To safely share data with rayon, any region of memory that you wish to mutate from multiple threads must be shared by having rayon's par_iter construct (or similar) split it, which makes it available as an argument to the closure. You can't just move the &mut T into the closure, because a mutable reference requires exclusive access to what it points at, and moving it to multiple threads normally would violate that.

For example, to add five to every element in an array, you must do this:

let mut v = vec![1, 2, 3, 4];
v.par_iter_mut()
.for_each(|x| {
*x += 5;
});

The difference is that the first version ensures that each call to the closure has access only to that specific item in the vector. This means that there aren't several threads with &mut T references that overlap, which is the issue in the second version where every spawned task has a mutable reference to the vector, and those all overlap with each other.
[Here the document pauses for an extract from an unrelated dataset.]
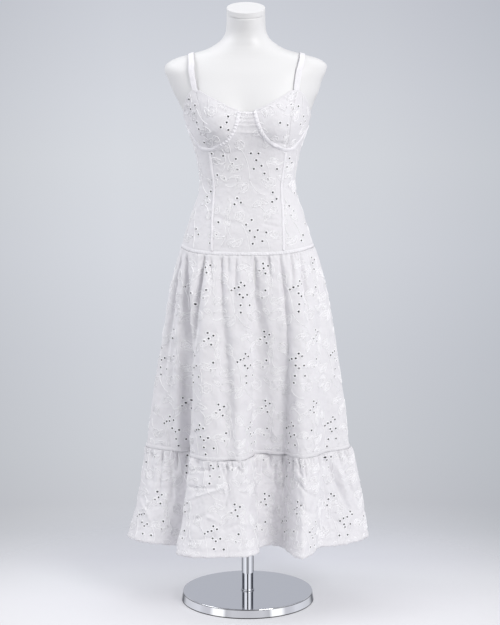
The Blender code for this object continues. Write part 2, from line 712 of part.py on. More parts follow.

I understand what you say. My problem is that i need to do something similar than your second example. Using Mutex in all of the graph worked, but works like 4 times worse than secuencial algorithm. How can i remove the overhead of locks ?

Parallelizing algorithms with data dependencies criss-crossing like that can be very difficult. Take a look at the wiki link above, which talks about some approaches to do it.

@alice Yes, you are right, but for example: my secuencial version takes 600ms and my parallel version 3 seconds. And that is cause by the .lock.

I know that i will not get a correct result, but it's just an example:

pub struct MyData {
data: Array2<f32>,
}
impl MyData {
// Another static method, taking two arguments:
fn new(data: Array2<f32>) -> MyData {
MyData { data: data }
}
}
fn floyd_version_parallel(graph_aux: &mut Array2<f32>) {
let graph = Mutex::new(MyData::new(graph_aux.clone()));
for k in 0..MAX {
(0..NUM_THREADS).into_par_iter().for_each(|id| {
let mut graph = graph.lock().unwrap();
for i in
(id * (MAX / NUM_THREADS))..(id * (MAX / NUM_THREADS) + (MAX / NUM_THREADS) - 1)
{
for j in 0..MAX {
unsafe {
let sum = *graph.data.uget((i, k)) + *graph.data.uget((k, j));
if sum < *graph.data.uget((i, j)) {
*graph.data.uget_mut((i, j)) = sum;
}
}
}
}
});
}
}

This versions takes at least 2 seconds more than the following secuencial version:

fn floyd_version(graph: &mut Array2<f32>) {
let mut sum;
for k in 0..MAX {
for i in 0..MAX {
for j in 0..MAX {
unsafe {
sum = *graph.uget((i, k)) + *graph.uget((k, j));
if sum < *graph.uget_mut((i, j)) {
*graph.uget_mut((i, j)) = sum;
}
}
}
}
}